## WHAT YOU WILL DO
Would you restate all the data that follows, word for word?

··········

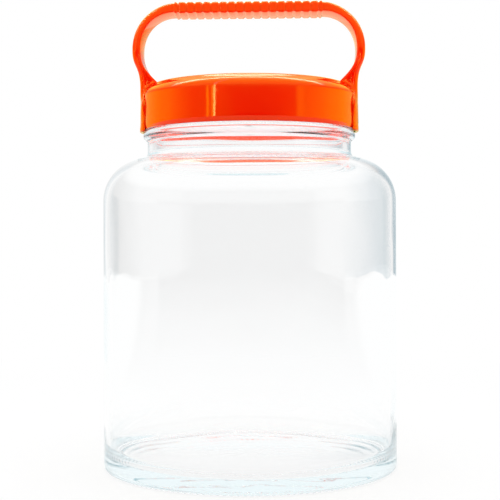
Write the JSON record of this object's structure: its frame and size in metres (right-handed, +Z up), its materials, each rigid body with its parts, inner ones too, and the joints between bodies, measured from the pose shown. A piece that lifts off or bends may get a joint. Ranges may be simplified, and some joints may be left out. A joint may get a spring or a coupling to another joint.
{
  "type": "fermentation jar",
  "caption": "Clear wide-mouth glass fermenting jar with an orange screw cap, a fixed loop handle with a ribbed grip, and a sealed inner lid with a one-way gas valve.",
  "frame": {"origin": "centre of the jar's foot, on the surface that it stands on", "axes": "+Z up along the jar's axis, -Y the front, the handle's legs on the X axis"},
  "size_m": [0.166, 0.166, 0.2627],
  "materials": {
    "clear_glass": "clear, fire-polished",
    "orange_plastic": "glossy moulded",
    "milky_plastic": "milky, soft sheen",
    "silicone": "translucent matte"
  },
  "bodies": {
    "jar": {"glass_jar": "clear_glass"},
    "inner": {"inner_lid": "milky_plastic", "rim_seal": "silicone", "release_valve": "silicone"},
    "lid": {"screw_cap": "orange_plastic", "carry_handle": "orange_plastic"}
  },
  "joints": [
    {"name": "lid_rise", "type": "slide", "parent": "jar", "child": "inner", "axis": [0, 0, 1], "range_m": [0, 0.0321]},
    {"name": "lid_turn", "type": "hinge", "parent": "inner", "child": "lid", "pos_m": [0, 0, 0.2], "axis": [0, 0, 1], "range_deg": [0, 1440]}
  ],
  "couplings": [
    {"joint": "lid_rise", "follows": "lid_turn", "m_per_rad": 0.0012732}
  ]
}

··········

## WORKED SOLUTION
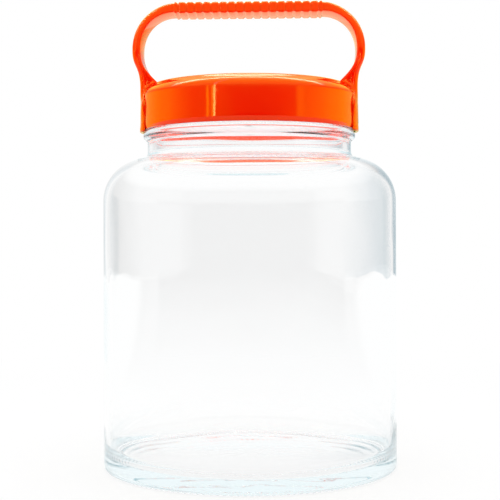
Write the JSON record of this object's structure: its frame and size in metres (right-handed, +Z up), its materials, each rigid body with its parts, inner ones too, and the joints between bodies, measured from the pose shown. A piece that lifts off or bends may get a joint. Ranges may be simplified, and some joints may be left out. A joint may get a spring or a coupling to another joint.
{
  "type": "fermentation jar",
  "caption": "Clear wide-mouth glass fermenting jar with an orange screw cap, a fixed loop handle with a ribbed grip, and a sealed inner lid with a one-way gas valve.",
  "frame": {"origin": "centre of the jar's foot, on the surface that it stands on", "axes": "+Z up along the jar's axis, -Y the front, the handle's legs on the X axis"},
  "size_m": [0.166, 0.166, 0.2627],
  "materials": {
    "clear_glass": "clear, fire-polished",
    "orange_plastic": "glossy moulded",
    "milky_plastic": "milky, soft sheen",
    "silicone": "translucent matte"
  },
  "bodies": {
    "jar": {"glass_jar": "clear_glass"},
    "inner": {"inner_lid": "milky_plastic", "rim_seal": "silicone", "release_valve": "silicone"},
    "lid": {"screw_cap": "orange_plastic", "carry_handle": "orange_plastic"}
  },
  "joints": [
    {"name": "lid_rise", "type": "slide", "parent": "jar", "child": "inner", "axis": [0, 0, 1], "range_m": [0, 0.0321]},
    {"name": "lid_turn", "type": "hinge", "parent": "inner", "child": "lid", "pos_m": [0, 0, 0.2], "axis": [0, 0, 1], "range_deg": [0, 1440]}
  ],
  "couplings": [
    {"joint": "lid_rise", "follows": "lid_turn", "m_per_rad": 0.0012732}
  ]
}